* begin *

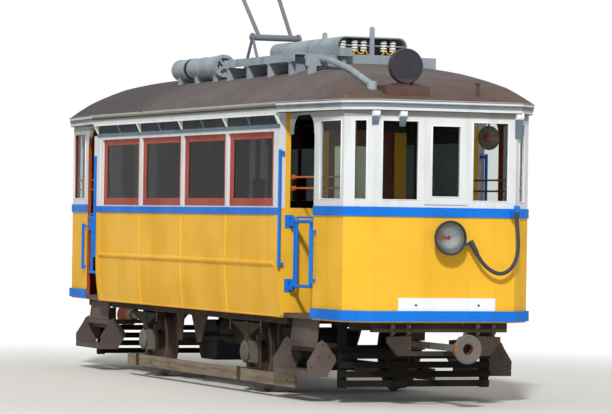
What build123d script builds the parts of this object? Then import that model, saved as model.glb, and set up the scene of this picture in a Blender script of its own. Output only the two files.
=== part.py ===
"""Two-axle electric tram with open-sided platforms, in millimetres.

X runs along the car, Y across it and Z up. The origin is on the ground under the middle of the
car, where the wheel flanges stand. The near side is -Y and the front end is +X. Both ends are
alike, so most pieces are drawn at the front or on the near side and mirrored.
"""
from build123d import *
from math import pi, radians, tan
import os

os.makedirs("parts", exist_ok=True)

# Wheels and axles
flange_depth = 25
tread_radius = 385
flange_radius = tread_radius + flange_depth
axle_height = flange_radius
wheelbase = 3120
back_to_back = 1360
tyre_width = 125
flange_width = 30
rim_depth = 62
web_thickness = 26
hub_radius = 105
hub_inside = 650
hub_outside = 826
axle_radius = 65
journal_radius = 45
journal_end = 930
bearing_clearance = 1.5
axle_stations = (("front", wheelbase / 2), ("rear", -wheelbase / 2))

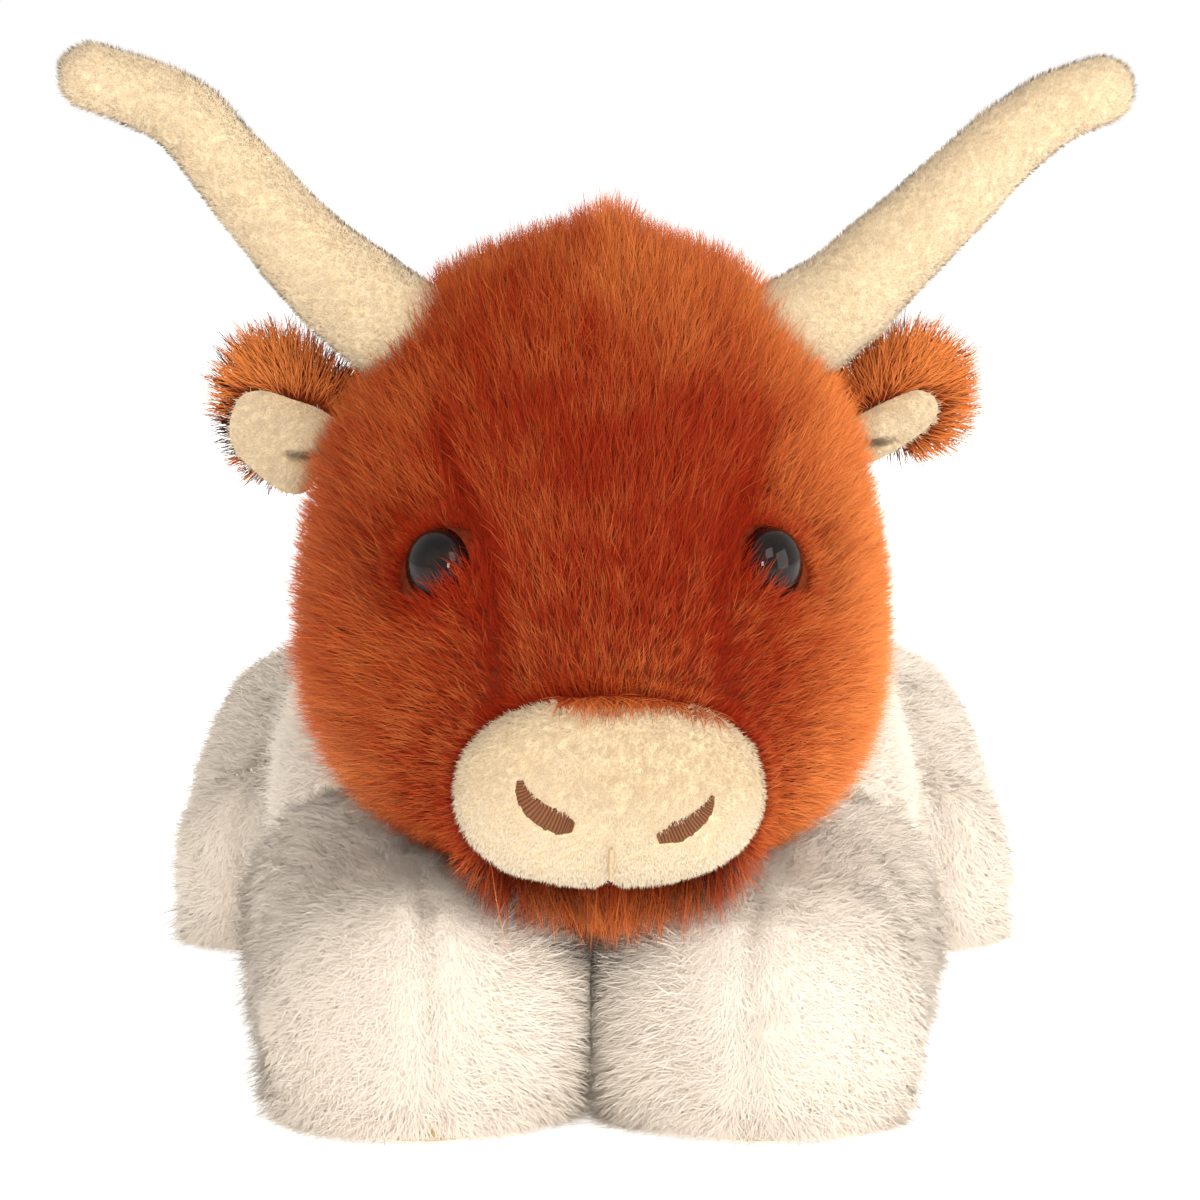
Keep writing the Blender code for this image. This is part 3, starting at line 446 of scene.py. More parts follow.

* end *

§ EXERCISE:
Return each entry from the material above exactly as it appears.

§ REPLY TO THE EXERCISE:
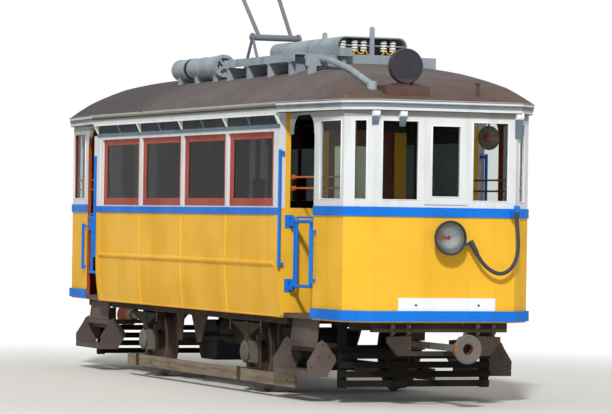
What build123d script builds the parts of this object? Then import that model, saved as model.glb, and set up the scene of this picture in a Blender script of its own. Output only the two files.
=== part.py ===
"""Two-axle electric tram with open-sided platforms, in millimetres.

X runs along the car, Y across it and Z up. The origin is on the ground under the middle of the
car, where the wheel flanges stand. The near side is -Y and the front end is +X. Both ends are
alike, so most pieces are drawn at the front or on the near side and mirrored.
"""
from build123d import *
from math import pi, radians, tan
import os

os.makedirs("parts", exist_ok=True)

# Wheels and axles
flange_depth = 25
tread_radius = 385
flange_radius = tread_radius + flange_depth
axle_height = flange_radius
wheelbase = 3120
back_to_back = 1360
tyre_width = 125
flange_width = 30
rim_depth = 62
web_thickness = 26
hub_radius = 105
hub_inside = 650
hub_outside = 826
axle_radius = 65
journal_radius = 45
journal_end = 930
bearing_clearance = 1.5
axle_stations = (("front", wheelbase / 2), ("rear", -wheelbase / 2))

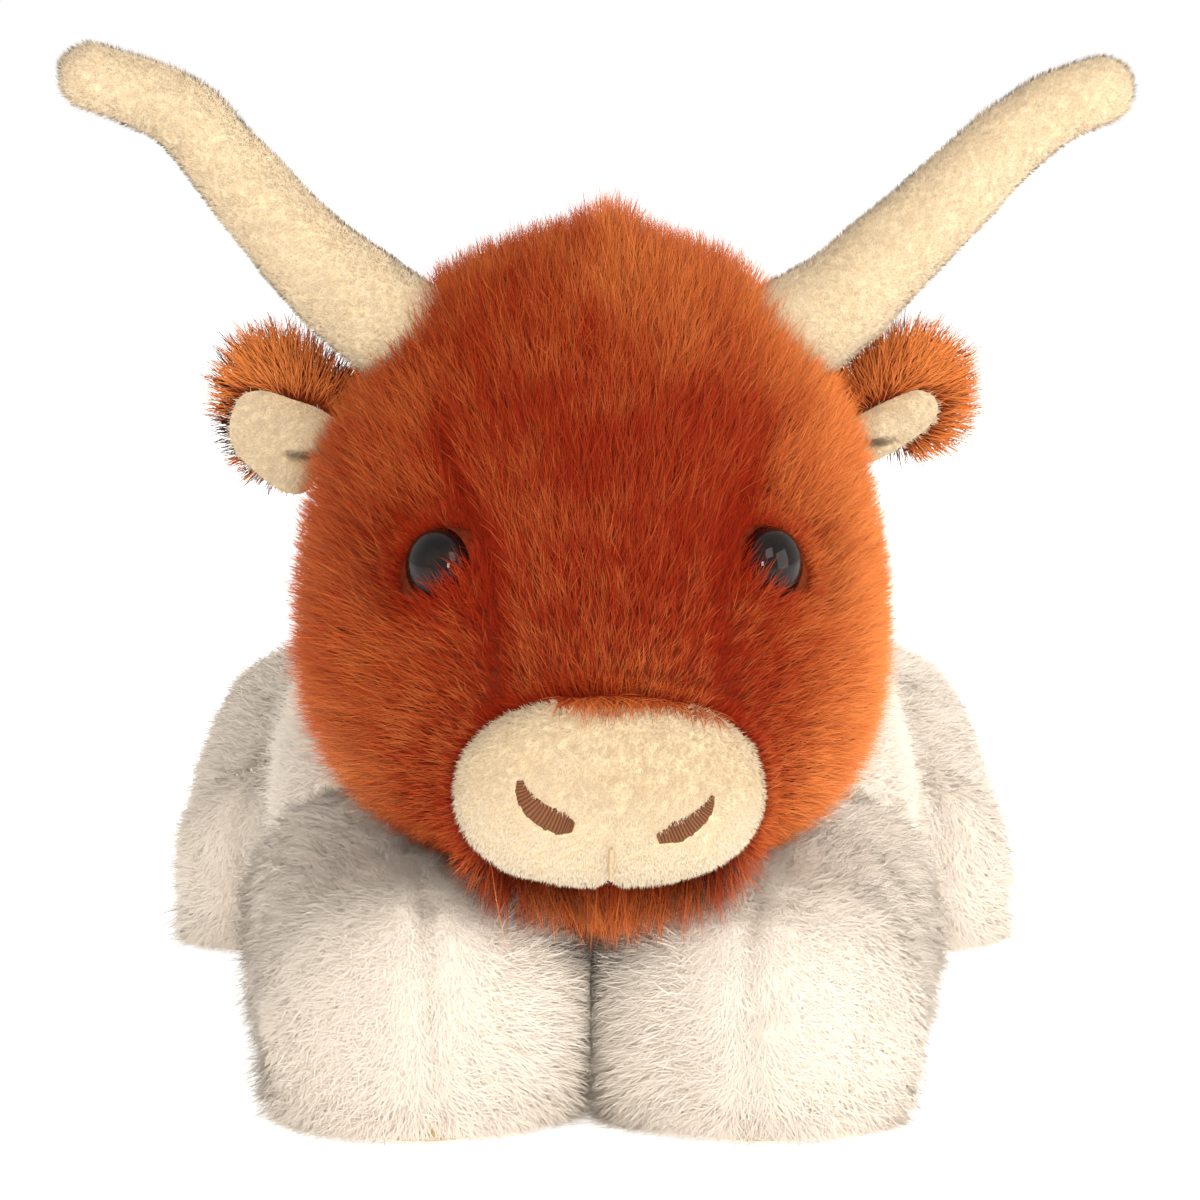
Keep writing the Blender code for this image. This is part 3, starting at line 446 of scene.py. More parts follow.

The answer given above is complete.